The series was started or, rather, the subject was imposed on me in 1993. While walking up Seleznevskaia Street to the Novoslobodskaia underground station I ran across a camp set up in a public garden under an old fire tower. African women dressed in colours stood amid huts built of boxes, polyethylene and old blankets, naked toddlers were gambolling about. They were refugees from Somali and they were lucky that it was summer. The majority of them did not intend to stay in Russia, they regarded it as a transit country, but they were not welcome either here or in the West.пїЅ

Eight years later I found myself at an "underground" celebration of Easter held by a Catholic African community in a rented Moscow school-hall. The Africans were scared of skinheads, fascists, hooligans, etc. At the time I thought them overcautious. Later, having talked with African students, illegal immigrants, waiters, cooks and rank-and-file diplomats, I realized that they had just been realistic.

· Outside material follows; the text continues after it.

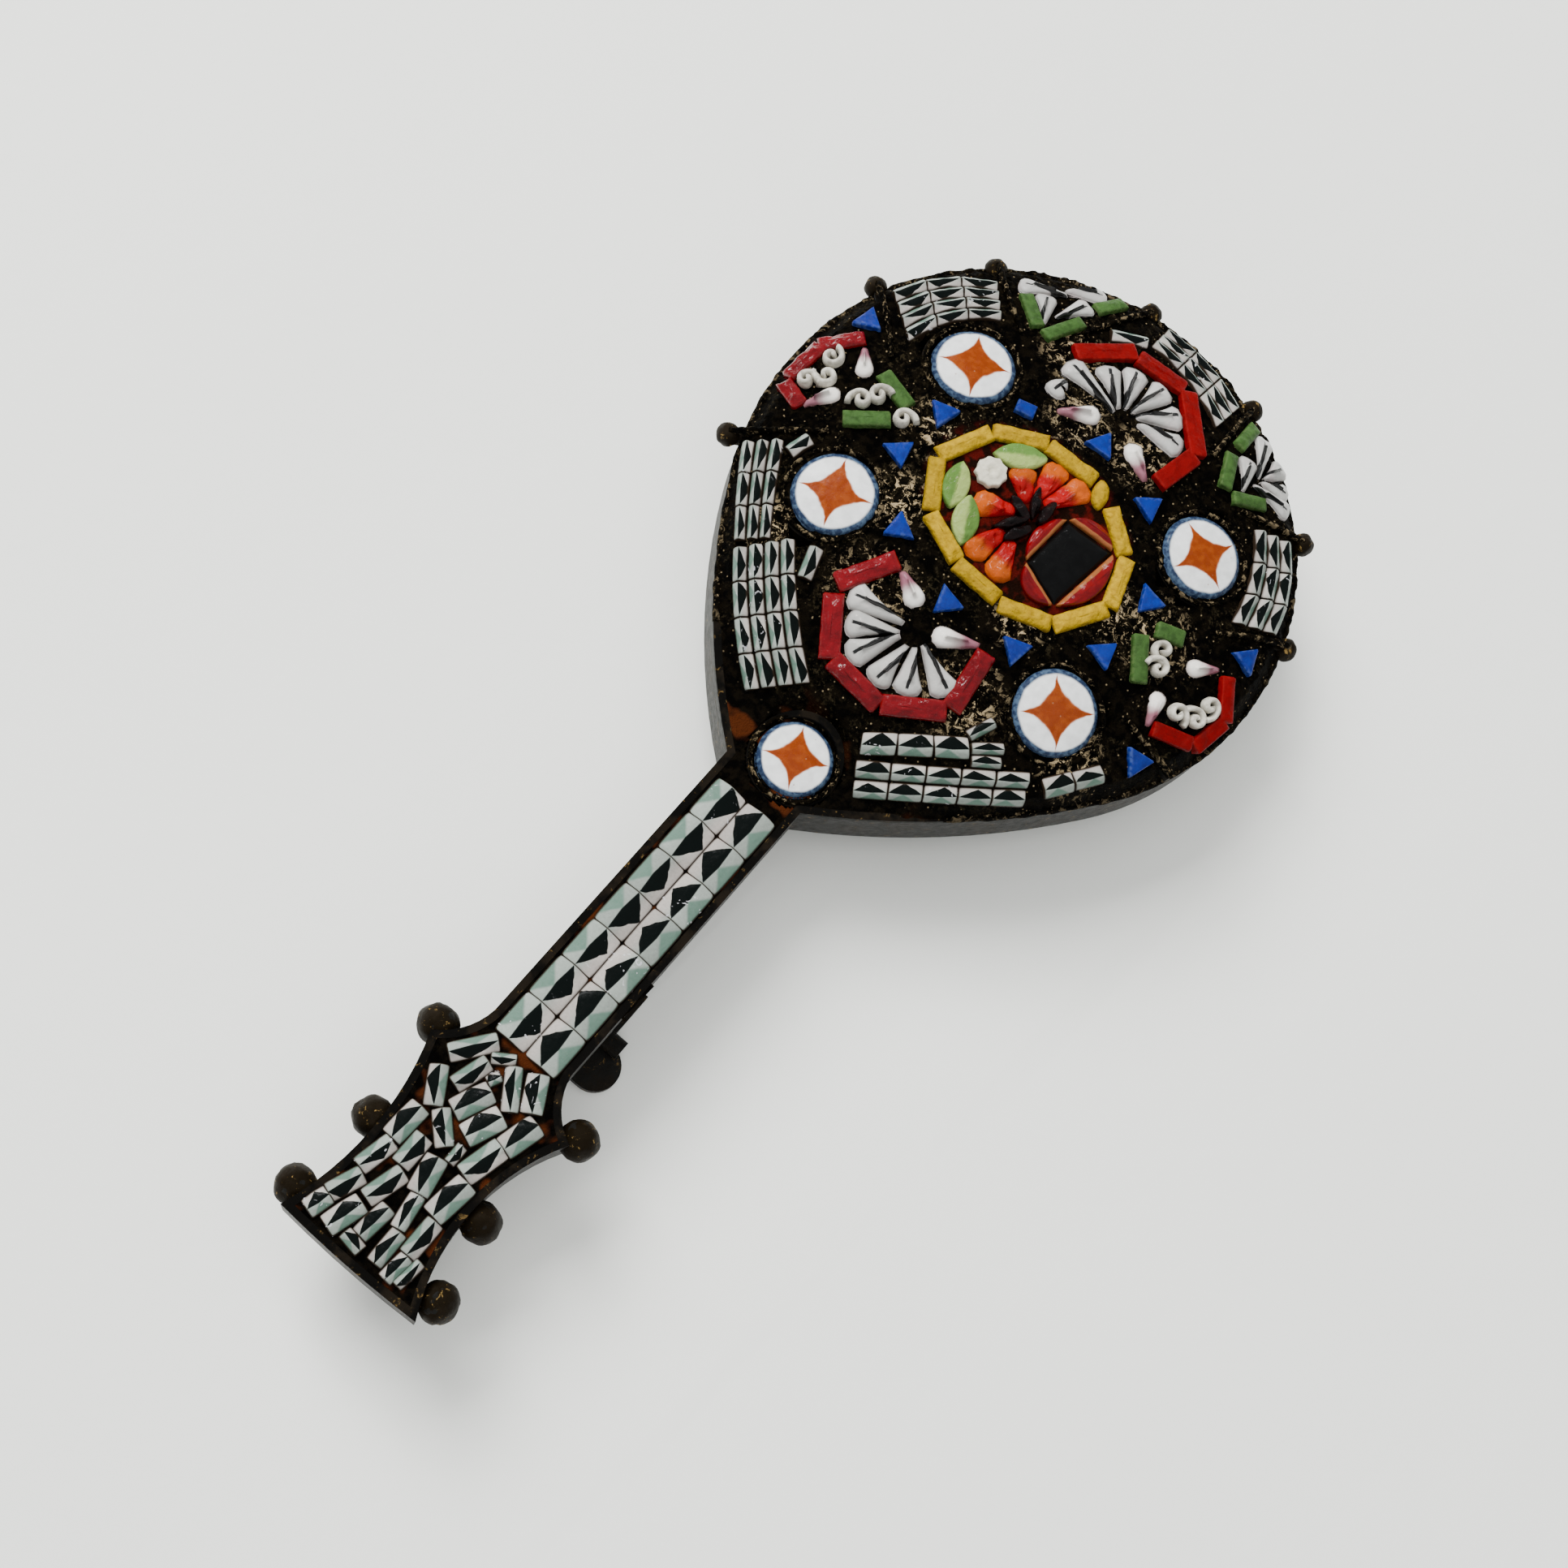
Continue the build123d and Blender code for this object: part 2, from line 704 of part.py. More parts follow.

Their fears are well-grounded, and they tend to think twice before going out or taking the underground. I remembered my encounter with African refugees in 1993 and thought that it had been the beginning of a (photo)story which ended in Podolsk, in the vicinity of Moscow, in the flat of an Angolan murdered by skinheads. I simply had to draw the line somewhere, although the subject, alas, is by no means exhausted.